Here’s a deeper look.

Starbucks Third Quarter Numbers

Starbucks’ third quarter numbers weren’t that great, despite the headline double beat.

Global comparable sales rose just 1%, versus up 2% in the first half of 2018. This continues what has been a multi-quarter slowdown in comparable sales growth from 5% and up to near zero.

Worse yet, transaction growth was down 2% in the quarter, continuing what has been a multi-quarter trend of declining and decelerating transaction growth. It is nearly impossible for a food and beverage retail chain to sustain growth solely through price hikes, so declining traffic is a big problem.

It is an especially big problem in the U.S., where traffic fell 3% in the third quarter. The operational challenges therein are increased competition from both trend-oriented indie coffee shops and price-oriented fast casual chains building out robust all-day breakfast menus. Together, those two competitive forces are clearly weighing on traffic growth.
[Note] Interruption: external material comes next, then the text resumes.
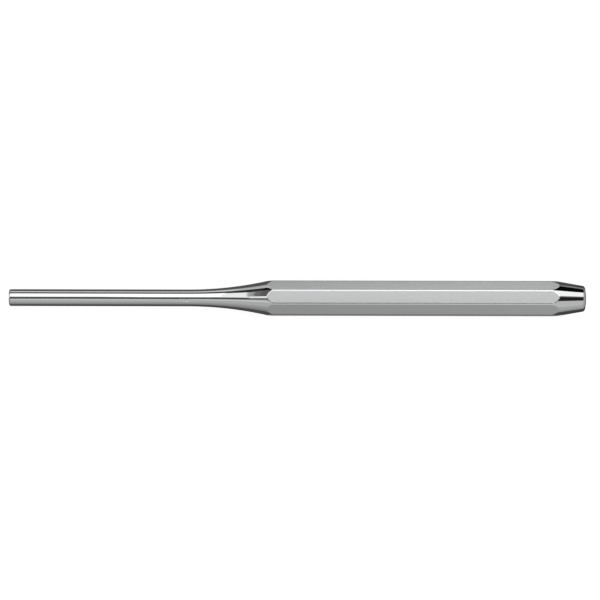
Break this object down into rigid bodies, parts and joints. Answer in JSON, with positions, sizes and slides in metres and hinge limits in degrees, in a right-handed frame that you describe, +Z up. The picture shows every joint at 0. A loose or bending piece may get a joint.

On the bright side, the company is still opening a bunch of stores and does have a promising unit growth pipeline in China. Moreover, margins, despite near-term noise, are largely stable in the big picture.

Overall, then, Starbucks third quarter numbers weren’t that great. But, they weren’t all that awful either. Instead, they were just “OK”.

Alibaba Partnership and Starbucks Stock

Starbucks’ big partnership with Alibaba will provide a nice lift to the company’s China growth narrative.

China is arguably the most under-penetrated market for Starbucks. That is why the company’s store base is growing by roughly 15% year-over-year in that region. Comparable sales growth, however, tumbled to down 1% last quarter in China. That is a big fall from the double-digit comparable sales growth rates China was posting just three years ago.

The Alibaba partnership should push China comparable sales growth back in positive territory.

Alibaba is the Amazon (NASDAQ:AMZN) of China, and as such, the company not only commands a huge audience, but also huge consumer respect. Thus, Starbucks virtual stores being integrated across Alibaba’s entire digital portfolio will not only increase Starbucks reach, but also likely boost Starbucks brand value and perception in China.

That will result in collateral benefits for Starbucks, the sum of which will likely drive healthier comparable sales growth going forward.

Starbucks Stock Is Priced Fairly

Despite my bullishness on the Alibaba partnership providing strong tailwinds for Starbucks China, I’m not that bullish on Starbucks stock here and now.

I hated Starbucks stock over the past several years as it bounced between $55 and $65. It was the case of slowing growth converging on a big valuation.

Then, the stock dropped. And, I loved it when it dipped towards $48. At that point, Starbuckshad become a case of overselling creating a compelling valuation.

Now, though, SBUX stock is back to hovering around $52. At these levels, I think Starbucks stock has good upside through China growth. But, competition headwinds elsewhere will keep this stock from being a huge winner.

Overall, I maintain that Starbucks will post mildly positive comparable sales growth over the next several years, and that such mild comparable sales growth in tandem with unit growth and margin stabilization will lead to $3.60 in earnings per share in five years.

A growth-average 20X forward multiple on that implies a four-year forward price target of $72. Discounted back by 10% per year, that equates to a year-end price target of $54 for Starbucks.

Bottom Line on Starbucks Stock

The time to buy the dip on Starbucks stock was when this stock was crashing below $50. Still, at $52, Starbucks stock offers healthy upside in a multi-year window.

As such, I’m not rushing to buy more here. But, I’m not selling either.

As of this writing, Luke Lango was long SBUX and BABA.